Usually, free sheet music websites will not guarantee you that everything you download is legal. They just appeal to their contributors to only upload sheet music arrangements that are in the public domain.

Elke Galvin
Elke Galvin is a British-Austrian singer, multi-instrumentalist, and writer. She has worked both as a musician and journalist for over 25 years. Not only is she an acclaimed songwriter, she loves to write about music, too! Making music theory easy to understand is her passion, as is writing about music styles, music and the brain, and how to have fun learning and playing music.

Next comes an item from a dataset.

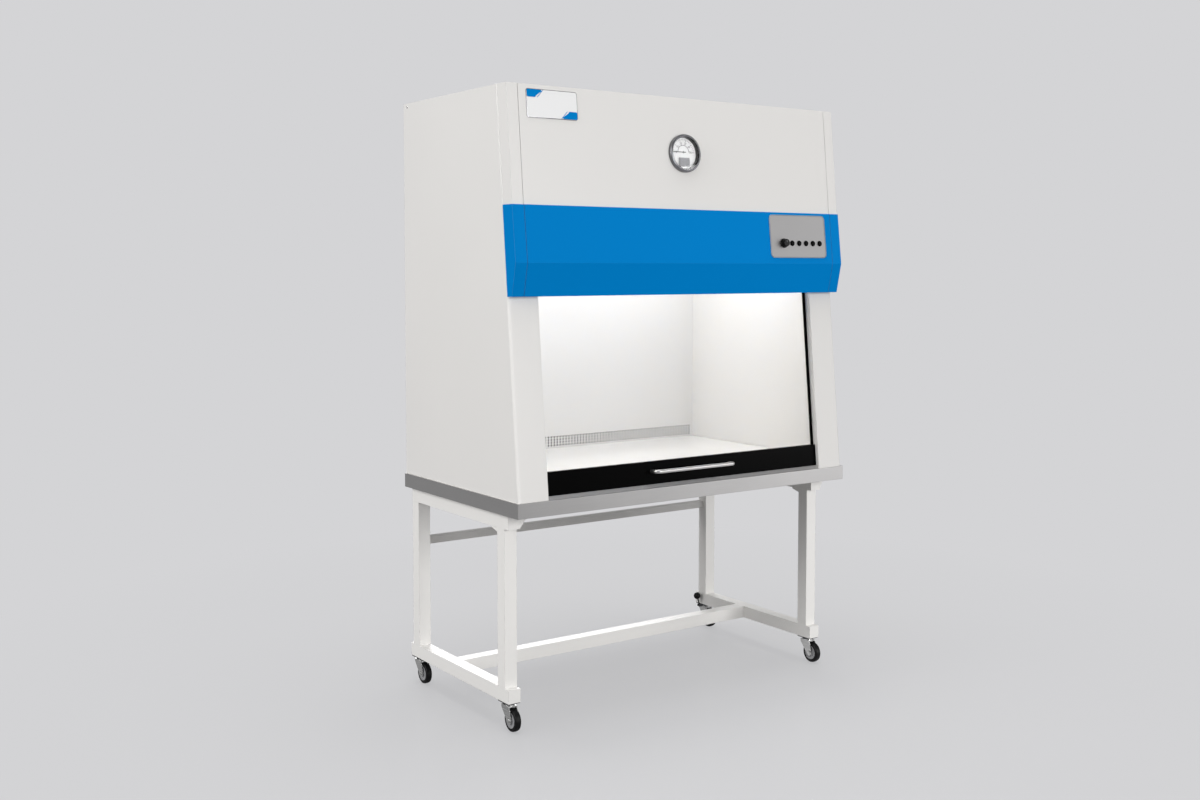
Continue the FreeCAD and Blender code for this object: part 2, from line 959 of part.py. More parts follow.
def make_gauge():
    bezel = s.bezel_radius
    depth = s.bezel_depth
    inside = s.dial_radius + s.running_gap
    case = turned("gauge_case", [
        (0, -s.cup_depth),
        (s.cup_radius, -s.cup_depth),
        (s.cup_radius, 0),
        (bezel, 0),
        *eased(bezel, depth, s.bezel_round, s.bezel_round),
        (inside, depth),
        (inside, -s.dial_set),
        (0, -s.dial_set),
    ])
    keep("gauge_case", hood_face.seat(case))
    dial_top = s.dial_plate - s.dial_set
    plate = cylinder_on(hood_face, "dial_plate", 0, 0, -s.dial_set, s.dial_radius, s.dial_plate)
    seat_out = dial_top - s.dial_plate / 2
    pin = cylinder_on(hood_face, "dial_pin", 0, s.pivot_rise, seat_out, s.pivot_radius, s.pin_length)
    guard = block_on(
        hood_face, "dial_guard", 0, -s.guard_drop, seat_out, (s.guard_width, s.guard_length, s.guard_plate)
    )
    keep("gauge_dial", fuse("gauge_dial", plate, pin, guard))
    pointer_out = dial_top + s.pointer_lift
    hub = cylinder_on(
        hood_face, "pointer_hub", 0, s.pivot_rise, pointer_out, s.pointer_hub, 2 * s.pointer_plate
    )
    blade = block_on(
        hood_face, "pointer_blade", (s.pointer_tail - s.pointer_length) / 2, s.pivot_rise, pointer_out,
        (s.pointer_length + s.pointer_tail, s.pointer_width, s.pointer_plate),
    )
    bore = cylinder_on(
        hood_face, "pointer_bore", 0, s.pivot_rise, dial_top, s.pivot_radius + s.fit_gap, 2 * s.pin_length
    )
    keep("gauge_pointer", cut("gauge_pointer", fuse("pointer_solid", hub, blade), bore))
    lens_out = depth - s.lens_set - s.lens_plate
    lens = cylinder_on(hood_face, "gauge_lens", 0, 0, lens_out, s.dial_radius, s.lens_plate)
    keep("gauge_lens", lens)


# Control plate, knob and buttons

def make_controls():
    face = on_fascia(half_shell - s.control_set, s.control_height)
    plain = block_on(face, "control_blank", 0, 0, 0, (s.control_width, s.control_length, s.control_plate))

    def is_corner(edge):
        return abs(edge.Length - s.control_plate.value) < 0.01

    holes = []
    for number in range(5):
        button_face = on_fascia(first_button_x + s.button_pitch * number, s.key_height)
        holes.append(cylinder_on(
            button_face, f"button_hole_{number}", 0, 0, -1, s.button_radius + s.fit_gap, s.control_plate + 2
        ))
        button = cylinder_on(
            button_face, f"button_{number + 1}", 0, 0, s.control_plate + s.button_proud - s.button_length,
            s.button_radius, s.button_length,
        )
        keep(f"button_{number + 1}", button)
    knob_face = on_fascia(knob_x, s.key_height)
    bore = s.spindle_radius + s.fit_gap
    holes.append(cylinder_on(knob_face, "spindle_hole", 0, 0, -1, bore, s.control_plate + 2))
    plate = rounded("control_round", plain, s.control_corner, is_corner)
    keep("control_plate", cut("control_plate", plate, *holes))
    base = s.control_plate + s.running_gap
    top = base + s.knob_depth
    grip = s.knob_radius - s.knob_taper
    grip_base = base + s.knob_skirt + s.knob_taper / 2
    knob = turned("speed_knob", [
        (0, s.control_plate - s.spindle_length),
        (s.spindle_radius, s.control_plate - s.spindle_length),
        (s.spindle_radius, base),
        (s.knob_radius, base),
        (s.knob_radius, base + s.knob_skirt),
        (grip, grip_base),
        *eased(grip - s.knob_taper / 2, top, s.knob_round, s.knob_round),
        (0, top),
    ])
    keep("speed_knob", knob_face.seat(knob))


# Filter, lamp and blower

filter_half = half_chamber + s.filter_overlap


def make_filter():
    """A deep frame round one long sheet of media, folded up and down in pleats."""
    front = from_front(s.filter_depth_front)
    depth = chamber_back + s.metal - front
    wall = s.filter_wall
    frame = block(
        "filter_block", (-filter_half, front, s.chamber_top), (2 * filter_half, depth, s.filter_height)
    )
    window = block(
        "filter_window",
        (wall - filter_half, front + wall, s.chamber_top - 1),
        (2 * (filter_half - wall), depth - 2 * wall, s.filter_height + 2),
    )
    half = filter_half - wall
    count = int(s.filter_pleats.value)
    pitch = 2 * half / count
    low = s.chamber_top + s.filter_margin
    high = s.chamber_top + s.filter_height - s.filter_margin - s.filter_sheet
    pleats = prism(
        "filter_pleats",
        [
            (-half, low),
            (pitch / 2 - half, high),
            (pitch - half, low),
            (pitch - half, low + s.filter_sheet),
            (pitch / 2 - half, high + s.filter_sheet),
            (-half, low + s.filter_sheet),
        ],
        front + wall,
        depth - 2 * wall,
        "Y",
    )
    pleat = pleats.Tip
    row = pleats.newObject("PartDesign::LinearPattern", "FilterPleatRow")
    row.Originals = [pleat]
    row.Direction = (pleat.Profile[0], ["H_Axis"])
    row.Occurrences = count
    bind(row, "Length", pitch * (count - 1))
    pleats.Tip = row
    keep("hepa_filter", group("hepa_filter", cut("filter_frame", frame, window), pleats))


def make_lamp():
    y = from_front(s.lamp_depth)
    half = half_chamber - s.running_gap
    start = (s.lamp_cap_length - half, y, s.lamp_height)
    tube = rod("lamp_tube", start, s.lamp_radius, 2 * (half - s.lamp_cap_length), "X")
    caps = []
    for side_name, side in SIDES.items():
        start = (sided(side, half - s.lamp_cap_length, half), y, s.lamp_height)
        caps.append(rod(f"lamp_cap_{side_name}", start, s.lamp_cap_radius, s.lamp_cap_length, "X"))
    keep("lamp", group("lamp", tube, *caps))


filter_top = s.chamber_top + s.filter_height
blower_z = s.roof_top - s.blower_drop
blower_y = from_front(s.blower_depth)


def quarter(label, start, centre, radius, length, turn):
    """A quarter of a drum along X: rear of its centre and below it, then turned about X."""
    item = new("Part::Cylinder", label)
    bind(item, "Radius", radius)
    bind(item, "Height", length)
    item.Angle = 90
    item.Placement = Placement(Vector(), Rotation(Vector(1, 0, 0), turn).multiply(TURNS["X"]))
    place(item, start, *centre)
    return item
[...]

Frequently asked questions

  • Do I harm anyone by downloading copyrighted sheet music for free?
    Your good intentions do not keep you from harming someone if you download sheet music illegally - composing, layouting, setting, and publishing a sheet music publication is a laborious process. The composers, arrangers, and music publishers involved in the production have a vested interest in having this process reimbursed by payment - after all, this is how they earn their living.
  • Is the site I download from legally responsible?
    If you set an action that qualifies as breaking the law, it's on you plus on the site that infringed copyrights. Legislation depends on the country of course.